Comparing ROI Across Different Contract Assignments

As you accumulate data across multiple contract engagements, patterns will emerge that inform your staffing strategy. Some types of roles may consistently deliver higher ROI through contract arrangements than others. Certain contract staffing agencies may deliver better results than their peers. Specific engagement durations or project structures may correlate with stronger outcomes. By comparing ROI data across engagements, you can optimize your approach—investing more in the engagement types that deliver the strongest returns and adjusting or eliminating those that consistently underperform.

Using Data to Optimize Future Contract Staffing Strategy

The ultimate purpose of measuring contract staffing ROI is to make better decisions about when and how to use contract talent. Your data should inform questions like: Which leadership roles in our wine or spirits organization are best suited for contract arrangements versus permanent hires? What engagement duration delivers the optimal balance of cost efficiency and business impact? Which staffing agencies consistently deliver the strongest candidates for our specific industry needs?
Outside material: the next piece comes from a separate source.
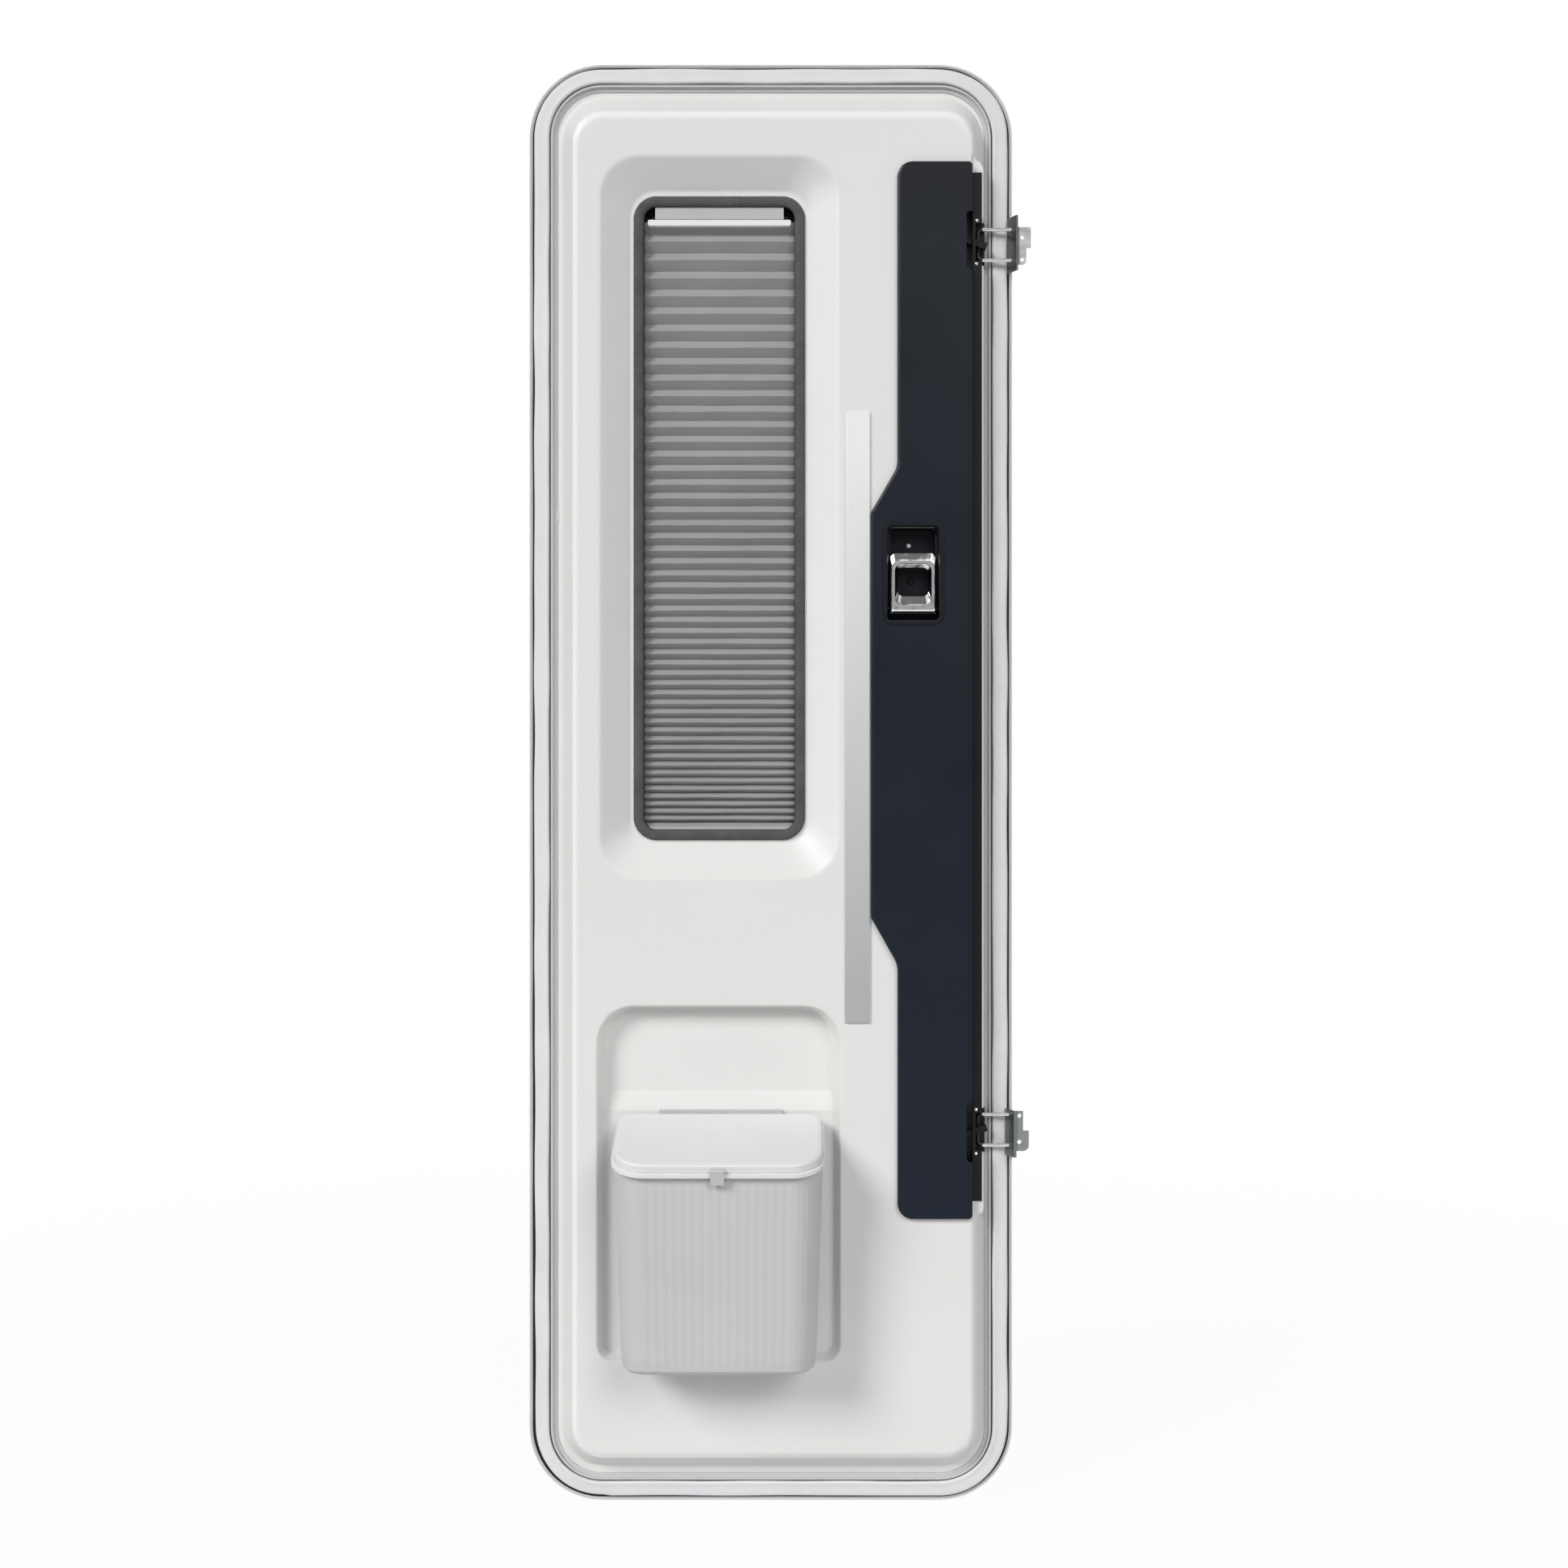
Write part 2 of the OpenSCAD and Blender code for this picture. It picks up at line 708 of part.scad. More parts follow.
// Latch case with its mouth for the striker's bar, about the height z, and a jaw beside the wire
// that the hook turns away from; side is 1 above and -1 below
module latch_case(z, side) {
    color("black")
        difference() {
            union() {
                slab(y_core, y_case)
                    translate([case_left + fit_gap, z - case_half + fit_gap])
                        square([case_right - case_left - 2 * fit_gap, 2 * (case_half - fit_gap)]);
                slab(y_case, y_hook_front - 2)
                    plate([notch_left + 1, bar_x - 8, z - side * 29 - 6, z - side * 29 + 6, 3]);
            }
            translate([bar_x - 4, y_bar + wire_d / 2 + 0.1 - 20, z - mouth_half])
                cube([20, 20, 2 * mouth_half]);
        }
}

module upper_latch_case() { latch_case(upper_z, 1); }
module lower_latch_case() { latch_case(-lower_z, -1); }

// Hook finger over the striker's bar; side is 1 above and -1 below
module hook(z, side) {
    color("black")
        translate([hook_x, 0, z + side * hook_z_offset])
            rotate([0, side * hook_slope, 0])
                difference() {
                    slab(y_hook_back, y_hook_front) {
                        circle(hook_w / 2 + 2);
                        translate([0, -hook_w / 2]) square([hook_length - 8, hook_w]);
                        translate([hook_length - 10, -hook_tip / 2]) square([10, hook_tip]);
                        translate([-6.5, side * 2]) circle(2.5);
                    }
                    bar_y(0, 0, hook_pin_r + pin_clearance, 0, -50);
                }
}

module upper_hook() { hook(upper_z, 1); }
module lower_hook() { hook(-lower_z, -1); }

module hook_pin(z, side) {
    color("silver") bar_y(hook_x, z + side * hook_z_offset, hook_pin_r, y_case, y_hook_front - 1);
}

module upper_hook_pin() { hook_pin(upper_z, 1); }
module lower_hook_pin() { hook_pin(-lower_z, -1); }

// Wire loop of a striker, with its crossbar in the latch's mouth
module striker_loop(z) {
    color("silver") {
        for (s = [-1, 1]) bar_x(bar_x + 5, wire_end, y_bar, z + s * loop_gap / 2, wire_d / 2);
        translate([bar_x, y_bar, z - loop_gap / 2 + 5]) cylinder(r = wire_d / 2, h = loop_gap - 10);
        for (s = [-1, 1])
            translate([bar_x + 5, y_bar, z + s * (loop_gap / 2 - 5)])
                rotate([90, 0, 0])
                    rotate([0, 0, s > 0 ? 90 : 180])
                        rotate_extrude(angle = 90) translate([5, 0]) circle(wire_d / 2);
    }
}

module upper_striker_loop() { striker_loop(upper_z); }
module lower_striker_loop() { striker_loop(-lower_z); }

// Bent strip of a bracket: a slanting web that holds the wires, then a flat wing towards the wall
module bracket_strip(web_x, wing_x, bottom, top) {
    translate([0, 0, bottom])
        linear_extrude(top - bottom)
            polygon([[web_x, -20], [web_x + 8.5, y_bracket + bracket_t], [wing_x, y_bracket + bracket_t],
                     [wing_x, y_bracket], [web_x + 6.7, y_bracket], [web_x - 2, -20]]);
}

// Room for the two wires and the two wall screws
module bracket_holes(z, screw_x, screw_heights) {
    for (s = [-1, 1]) bar_x(bar_x, wire_end + 20, y_bar, z + s * loop_gap / 2, wire_d / 2 + 0.05);
    for (h = screw_heights) bar_y(screw_x, h, screw_r, 0, -50);
}

module upper_striker_bracket() {
    color("silver")
        difference() {
            union() {
                bracket_strip(590, 599, upper_z - 33.5, upper_z + 33.5);
                bracket_strip(590, 614.5, upper_z - 6.5, upper_z + 18.5);
                difference() {
                    bracket_strip(590, 609, upper_z - 27, upper_z - 6);
                    slab(0, -50) corner_cut(609, upper_z - 27, 5);
                }
            }
            bracket_holes(upper_z, upper_screw_x, [upper_z + 6, upper_z - 21]);
        }
}

module lower_striker_bracket() {
    color("silver")
        difference() {
            union() {
                bracket_strip(587, 597, -lower_z - 32, -lower_z + 25);
                bracket_strip(587, 605, -lower_z, -lower_z + 25);
                difference() {
                    bracket_strip(587, 612, -lower_z - 24, -lower_z + 1);
                    slab(0, -50) corner_cut(612, -lower_z - 24, 7);
                }
            }
            bracket_holes(-lower_z, lower_screw_x, [-lower_z + 19, -lower_z - 13]);
        }
}

// What rounding takes off the lower right corner at (x, z)
module corner_cut(x, z, r) {
    difference() {
        translate([x - r, z - 1]) square([r + 1, r + 1]);
        translate([x - r, z + r]) circle(r);
    }
}

module outer_handle_dish() {
    color("black")
        difference() {
            skin_rings([for (s = [[y_out + 2, 2], [y_out + 0.8, 0], [y_core + 2, 0]])
                at_level(outline(inset(dish, s[1])), s[0])]);
            slab(y_out + 3, y_core + 4) plate(outer_pocket);
        }
}

// Flap on an upright barrel that is held between the dish's end walls
module outer_handle() {
    color("black") {
        skin_rings([for (s = [[y_out + 5, 2.5], [y_out + 3.5, 0], [y_out - 2, 0]])
            at_level(outline([pocket_x - 50 + s[1], pocket_x - 6 - s[1], outer_pocket[2] + 4 + s[1],
                              outer_pocket[3] - 4 - s[1], 8]), s[0])]);
        translate([pocket_x - 46, y_out - 3, outer_pocket[2]])
            cylinder(r = 4.2, h = outer_pocket[3] - outer_pocket[2]);
    }
}

module key_cylinder() {
    color("silver") bar_y(pocket_x + 5, 176, 9, y_out + 5, y_out + 2);
}

outer_skin();
edge_profile();
foam_core();
main_seal();
seal_channel();
inner_liner();
window_frame();
window_pane();
window_trim();
blind_frame();
blind_cassette();
blind_rail();
blind_pleats();
blind_foot();
bin_hanger();
bin_body();
bin_rim();
bin_hinge_pin();
bin_lid();
bin_clip();
silver_strip();
lock_cover();
handle_pocket();
pocket_screw();
handle_pin();
inside_handle();
lock_faceplate();
upper_latch_case();
lower_latch_case();
upper_hook();
lower_hook();
upper_hook_pin();
lower_hook_pin();
upper_striker_loop();
lower_striker_loop();
upper_striker_bracket();
lower_striker_bracket();
outer_handle_dish();
outer_handle();
key_cylinder();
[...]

By treating contract staffing ROI measurement as an ongoing practice rather than a one-time exercise, you build a data-driven talent strategy that continuously improves the value you extract from every staffing investment.

Measuring contract staffing ROI in the wine and spirits industry requires a framework that captures both the quantifiable financial metrics and the strategic business outcomes that contract leaders deliver. By tracking cost, quality, speed, and impact across every engagement, you build the intelligence needed to make informed decisions about when contract staffing creates the most value for your organization.